Prep Time 15 minutes
Cook Time 15 minutes
Total Time 29 minutes
Servings: 4 people
Course: Main Course
Cuisine: Chinese

Ingredients
  

  • 250 g Raw peeled Prawns approx. 25 prawns (16/20 size)
  • 2 cloves of garlic minced
  • 1 piece medium onion finely sliced
  • 2 piece large tomatoes wedged
  • 1 piece stalk of spring onion for garnish
Seasoning for prawns:
  • 1 tbsp soy sauce
  • 1 tbsp Chinese rice wine
  • 1 tsp sesame oil
  • 1 tsp sugar
  • 1 tsp cornflour
  • 1 Pinch of white pepper
Seasoning for Sauce:
  • 2 tbsp tomato paste
  • 2 tsp sugar
  • 1/2 tsp salt
  • 1 tbsp soy sauce
  • 2 tsp Chinese rice wine
  • 1 tsp Worcestershire sauce
  • 1/2 tbsp Chinkiang Vinegar
  • 1 tbsp chilli sauce
  • 100 ml of water

Method
 

  1. Step 1: Marinate the prawns with soy sauce, Chinese rice wine, Sesame oil, sugar, white pepper and cornflour and set aside
  2. Step 2: Mix all the seasonings for the sauce in a bowl and set aside
  3. Step 3: Heat some oil in a pan and add half the minced garlic and the marinated prawns.
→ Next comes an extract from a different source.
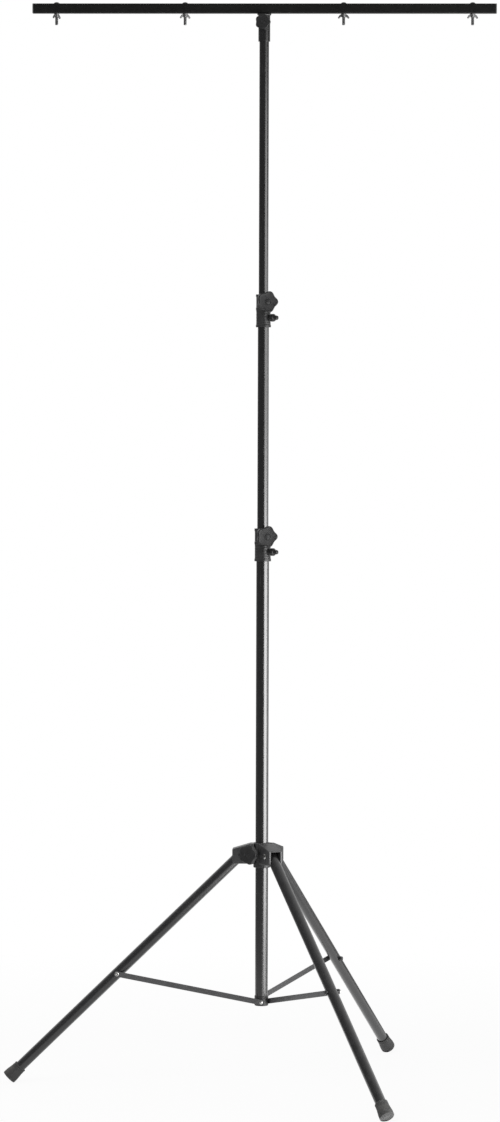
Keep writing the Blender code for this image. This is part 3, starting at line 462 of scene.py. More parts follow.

Stir fry for 1min until half cooked and the prawns have turned in colour. Set aside.
  4. Step 4: In the same pan, heat some oil and stir fry the rest of the minced garlic and onion for 1 minute to soften the onion. Add the fresh tomatoes and bowl of mixed seasonings for the sauce. Further cook for 1 min on medium heat.
  5. Step 5: Add the half cooked prawns and stir fry for 2 -3 mins until the prawns are cooked. If the sauce requires thickening, mix 1 tsp of cornflour with some cold tap water in a bowl and add that into the sauce.
  6. Step 6: Sprinkle the dish with some chopped spring onion. Ready to serve with some steamed rice.

Video

Notes

  • Use firm, fresh prawns for the best texture. If using frozen prawns, fully defrost and pat dry before marinating to avoid excess water in the sauce.
  • Do not overcook the prawns. They should be just cooked through and springy, as they will continue to cook slightly in the sauce.
  • Fresh ripe tomatoes give the best balance of sweetness and acidity, but tinned tomatoes can be used in a pinch.
  • Adjust the chilli sauce to suit your heat preference. Add more for extra spice or reduce it for a milder dish.
  • If the sauce becomes too thick, loosen it with a little water or stock. If it is too thin, add a small amount of cornflour slurry gradually.
  • This dish is best served immediately with steamed jasmine rice, but it also works well with egg fried rice or plain noodles.